Dans le film ce qui prime c'est un dialogue au vitriol. Le but de l'équipée étant l'initiation du fils, le père s'emploie à inculquer comment il s'agit de boire, ferrailler, baiser, dans une langue fleurie de jurons, de proverbes, d'images bibliques et de métaphores odieuses. Les propos ne concernent pas que les gitans, les réflexions sexistes abondent, les homosexuels ne sont de toute façon pas de vrais hommes ...

La rencontre avec un pop exalté croisé en route, donne lieu aussi à de savoureux dialogues. Citons le moment où il décrit la classification des peuples "Chaque race est sur Terre pour une raison, les Juifs c'est pour tricher, les Turcs pour faire le mal ; nous, les Roumains pour aimer, honorer et souffrir en bons chrétiens. Chaque peuple à ses habitudes. [...] les Français aiment la mode, les Arméniens sont paresseux, les Serbes trichent et les Tziganes se font battre comme des chiens."

Bien sur ces dialogues font écho aux haines toujours vives dans la Roumanie actuelle, et particulièrement à l'intolérance dont sont victimes les Roms, ridiculisés ici par des répliques absurdes et crues.

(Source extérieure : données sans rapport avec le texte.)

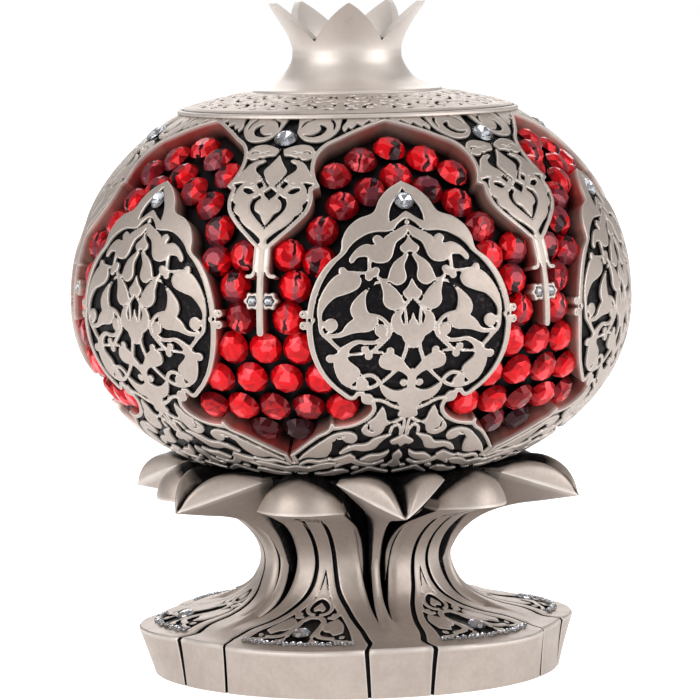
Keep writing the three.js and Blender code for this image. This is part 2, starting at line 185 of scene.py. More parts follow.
def curve(points, closed=False, steps=6, corner=62.0):
    """A smooth line through points: each stretch is a cubic whose end directions halve the turn there.
    Where the line turns by more than the corner angle it stays sharp."""
    p = np.asarray(points, float)
    before, after = np.roll(p, 1, 0), np.roll(p, -1, 0)
    if not closed:
        before[0], after[-1] = 2 * p[0] - p[1], 2 * p[-1] - p[-2]
    arrive, leave = unit(p - before), unit(after - p)
    mean = unit(arrive + leave)
    sharp = ((arrive * leave).sum(1) < math.cos(math.radians(corner)))[:, None]
    arrive, leave = np.where(sharp, arrive, mean), np.where(sharp, leave, mean)
    length = np.linalg.norm(after - p, axis=1)[:, None]
    end, arrive_end = np.roll(p, -1, 0), np.roll(arrive, -1, 0)
    t = (np.arange(steps) / steps)[None, :, None]
    a, b, m0, m1 = p[:, None], end[:, None], (leave * length)[:, None], (arrive_end * length)[:, None]
    line = (2 * t**3 - 3 * t**2 + 1) * a + (t**3 - 2 * t**2 + t) * m0
    line = line + (3 * t**2 - 2 * t**3) * b + (t**3 - t**2) * m1
    if closed:
        return line.reshape(-1, p.shape[1])
    return np.concatenate([line[:-1].reshape(-1, p.shape[1]), p[-1:]])


# ---------------------------------------------------------------- drawing a relief on a chart


def outline_distance(path, x, y):
    """Signed distance to a closed outline: to its nearest side, and negative inside it."""
    best = np.full(x.shape, 1e9)
    inside = np.zeros(x.shape, bool)
    for (ax, ay), (bx, by) in zip(path, np.roll(path, -1, 0)):
        dx, dy = bx - ax, by - ay
        share = np.clip(((x - ax) * dx + (y - ay) * dy) / max(dx * dx + dy * dy, 1e-12), 0, 1)
        best = np.minimum(best, (x - ax - share * dx) ** 2 + (y - ay - share * dy) ** 2)
        if ay != by:
            inside ^= ((ay > y) != (by > y)) & (x < dx * (y - ay) / dy + ax)
    return np.where(inside, -np.sqrt(best), np.sqrt(best))


def stroke_distance(path, radii, x, y):
    """Signed distance to a line with round ends whose half width changes along it."""
    best = np.full(x.shape, 1e9)
    for (ax, ay), (bx, by), ra, rb in zip(path[:-1], path[1:], radii[:-1], radii[1:]):
        dx, dy = bx - ax, by - ay
        share = np.clip(((x - ax) * dx + (y - ay) * dy) / max(dx * dx + dy * dy, 1e-12), 0, 1)
        away = np.hypot(x - ax - share * dx, y - ay - share * dy)
        best = np.minimum(best, away - (ra + share * (rb - ra)))
    return best


def half_mirrored(half):
    """A full outline from the half of it beside the centre line."""
    half = np.asarray(half, float)
    other = half[::-1] * (-1, 1)
    on_line = np.abs(half[[0, -1], 0]) < 1e-6
    return np.concatenate([half, other[int(on_line[1]) : len(other) - int(on_line[0])]])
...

En remportant l'Ours d'Argent du meilleur réalisateur à la dernière Berlinale, Radu Jude prouve une nouvelle fois que le cinéma roumain est particulièrement apprécié dans les festivals de cinéma depuis quelques années. Les exemples montrant cette tendance sont nombreux : Mère et Fils de Calin Peter Netzer ainsi que les films de Cristian Mungiu comme 4 mois, 3 semaines, 2 jours (Palme d'Or au Festival de Cannes en 2007) et A u-delà des collines (prix du meilleur scénario ainsi qu'un prix d'interprétation féminine pour les actrices Cosmina Stratan et Cristina Flutur au festival de Cannes 2012).